Pai do ex-ministro da Economia, António Pires de Lima, tinha mais três filhos e deixa viúva Maria José, que Helena Sacadura Cabral recorda agora no seu blogue como “essa companheira de uma vida, que soube sempre ser o forte esteio daquilo que a sua família hoje é”.

AS MEDALHAS

Licenciado em Direito pela Universidade de Lisboa, em 1958, inscreveu-se na Ordem como advogado a 19 de Abril de 1963, exercendo na comarca de Cascais. Foi consultor jurídico em vários organismos e sociedades e mediou arbitragens de âmbito internacional, tendo sido membro do Tribunal Arbitral.

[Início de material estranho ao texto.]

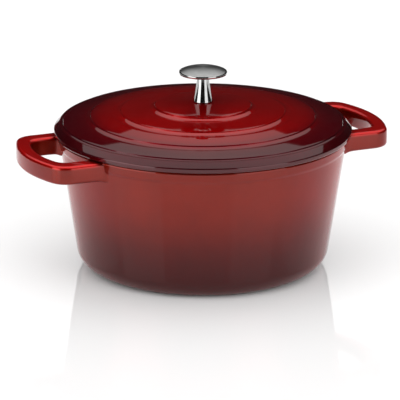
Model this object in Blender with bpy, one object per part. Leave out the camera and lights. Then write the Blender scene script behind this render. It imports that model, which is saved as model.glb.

Recebeu medalhas pelas campanhas em Angola em 1966/68, onde cumpriu serviço militar obrigatório e foi condecorado com a medalha de Benemerência da Cruz Vermelha Portuguesa do qual foi vice-presidente. Recebeu ainda o Prémio Bastonário Ângelo d’Almeida Ribeiro, atribuído pela Comissão dos Direitos Humanos da Ordem dos Advogados, pelo “elevado mérito do trabalho desenvolvido em defesa dos Direitos Humanos”.